While summing up the day's proceedings of the conference (on Sept 9) I had asked farmer representatives from the 25-odd districts who were present to spell out the actions they plan to undertake. R Selvam, a man who is always charged with energy, was the first one to stand up and say that he is planning to take out bicycle rallies. Fine. I than asked the representatives whether anyone else also thinks he/she could plan a bicycle yatra in his/her district. One, two, three the hands went up and I found that we had some 8-9 districts volunteering to do that.

The second action that needs to be taken. Someone got up and said that he plans to hold a day-long token hunger strike in front of the district collector's office. Again, the question was tossed to the farmer representatives, and again we had some half a dozen districts willing to organise token hunger strikes. Similarly, there was ample support for some other actions like padyatra, seminar, and demonstrations. We finally nominated volunteers who would coordinate each activity, and then picked up two conveners for the entire action programme.

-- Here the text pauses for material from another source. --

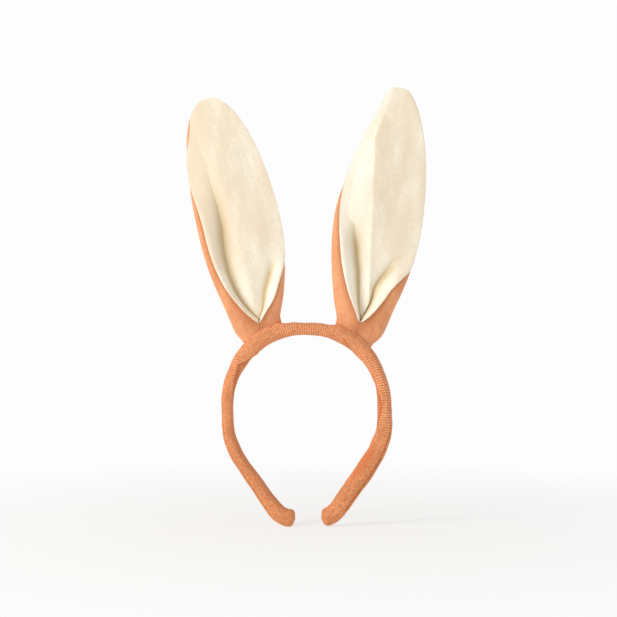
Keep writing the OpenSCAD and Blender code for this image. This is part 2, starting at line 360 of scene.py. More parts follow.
def emptied(holder: Any) -> bpy.types.NodeTree:
    """The node tree of a material or world, with nothing in it."""
    holder.use_nodes = True
    holder.node_tree.nodes.clear()
    return holder.node_tree


# ---------- Making pieces ----------


def placed(name: str, data: Any) -> bpy.types.Object:
    """A new object of the scene, from its mesh, curve, light or camera."""
    thing = bpy.data.objects.new(name, data)
    bpy.context.scene.collection.objects.link(thing)
    return thing


def new_piece(name: str, mesh: bmesh.types.BMesh, material: bpy.types.Material) -> bpy.types.Object:
    """Turns a finished bmesh, in millimetres, into a smooth-shaded object at the origin.

    Args:
        name: the piece's name.
        mesh: its shape, which is freed.
        material: its finish.

    Returns:
        The new object.
    """
    for face in mesh.faces:
        face.smooth = True
    bmesh.ops.scale(mesh, vec=(MM, MM, MM), verts=mesh.verts[:])
    data = bpy.data.meshes.new(name)
    mesh.to_mesh(data)
    mesh.free()
    data.materials.append(material)
    piece = placed(name, data)
    LOG.info("%s: %d vertices, %d faces", name, len(data.vertices), len(data.polygons))
    return piece


@dataclass(frozen=True)
class Spot:
    """Where one vertex of a sheet of cloth goes.

    Fields:
        place: its position (mm).
        cloth: its place on the cloth, across and along (mm).
        crease: how much painted shade it gets for lying in a fold or groove, 0 to 1.
        nap: how far the pile is brushed over there, 0 to 1.
    """

    place: tuple[float, float, float]
    cloth: tuple[float, float]
    crease: float = 0.0
    nap: float = 0.0


def laid_cloth(columns: int, rows: int, spot: Callable[[float, float], Spot]) -> bmesh.types.BMesh:
    """A grid of cloth with every vertex put where spot says.

    Args:
        columns, rows: how finely the cloth is divided.
        spot: gives a vertex's Spot from its shares across and along, each 0 to 1.

    Returns:
        The open sheet, with its UV map and attributes.
    """
    mesh = bmesh.new()
    cloth_map = mesh.loops.layers.uv.new(CLOTH_MAP)
    crease = mesh.verts.layers.float.new(PAINTED_SHADE)
    nap = mesh.verts.layers.float.new(NAP)
    bmesh.ops.create_grid(mesh, x_segments=columns, y_segments=rows, size=0.5)
    places = {}
    for vertex in mesh.verts:
        found = spot(vertex.co.x + 0.5, vertex.co.y + 0.5)
        vertex.co = found.place
        vertex[crease] = found.crease
        vertex[nap] = found.nap
        places[vertex.index] = found.cloth
    for face in mesh.faces:
        for loop in face.loops:
            loop[cloth_map].uv = places[loop.vert.index]
    return mesh


def crisp_rim(mesh: bmesh.types.BMesh) -> list[bmesh.types.BMEdge]:
    """Makes an open sheet's rim a sharp edge, and returns its edges."""
    rim = [edge for edge in mesh.edges if edge.is_boundary]
    for edge in rim:
        edge.smooth = False
    return rim


def thicken(mesh: bmesh.types.BMesh, wall: float) -> None:
    """Gives an open sheet its thickness inwards, and keeps its rim crisp.

    Args:
        mesh: the sheet, with its faces pointing out.
        wall: the cloth's thickness (mm).
    """
    crisp_rim(mesh)
    mesh.normal_update()
    outward = mesh.verts.layers.float_vector.new("outward")
    for vertex in mesh.verts:
        vertex[outward] = vertex.normal
    made = bmesh.ops.extrude_face_region(mesh, geom=mesh.faces[:], use_keep_orig=True)["geom"]
    for vertex in made:
        if isinstance(vertex, bmesh.types.BMVert):
            vertex.co -= vertex[outward] * wall
    mesh.verts.layers.float_vector.remove(outward)
    bmesh.ops.recalc_face_normals(mesh, faces=mesh.faces[:])


def face_out(mesh: bmesh.types.BMesh, out: Callable[[Vector], Vector]) -> None:
    """Turns the whole sheet over if most of it faces against out, which gives the outward way at a point."""
    mesh.normal_update()
    leaning = sum(face.calc_area() * face.normal.dot(out(face.calc_center_median())) for face in mesh.faces)
    if leaning < 0:
        bmesh.ops.reverse_faces(mesh, faces=mesh.faces[:])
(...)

The lesson from the strategy session is that we all have to share responsibilities. We cannot leave it to a few people to plan, organise, and execute activities on our behalf. It has to be a collective effort, and only then will we succeed. Together we can move mountains. The Chennai meeting has shown that if we join hands and work out a real peoples' agenda, the governments will listen.


P.S.Narayanan said...

Thank you Sharmaji for all your help.

Sankara Narayanan

Ananthoo said...

Thats a great news as well as a good update for someone like me who missed it. I was out of town and so badly missed attending this meet. Iam so glad such a drastic turn around happened so soon.
thanks for your efforts and so too to all those NGOs who spread the word against this bill and organised this meet.

Prakash said...

I understand that the number of people in agriculture will reduce. However, that does not mean that agriculture as a profession will go away. I suspect that the state will have lesser number of people and will use more automation to handle the agriculture. This way, people in ariculture will have more income.